Dünyanın kirlendiğini en basit şekliyle nasıl anlatırsınız?

Avrupa Birliği ülkelerinde günlük havanın ne kadar berrak olduğu hesaplanır ve halk bilgilendirilir. Ülkemizde de büyük oranda doğalgaz kullanılıyor ama hala kömür tüketen evlerimiz var. Denizlerden de anlayabiliriz. 
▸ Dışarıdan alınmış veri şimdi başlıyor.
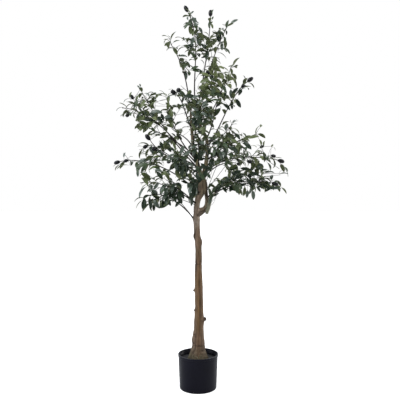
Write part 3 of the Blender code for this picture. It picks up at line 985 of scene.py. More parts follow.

Son olarak ne diyeceksiniz?

Hepimiz bu sürdürülebilirlik bilincine sahip olalım birbirimize destek olalım. Nu konuda çok  okuyalım sürdürülebilirliğin sadece bir alanda değil bütün dünya yaşamını ile alakalı bir konu olduğunu öğrenelim ve çevremizi ailemizi şirketlerimizi koruyalım. Eğitimle doğru bireyler yetişirse onlar da bizden daha ilerde olacaktır. Burada z kuşağına çok güveniyorum her türlü desteği vermeye de hazırım.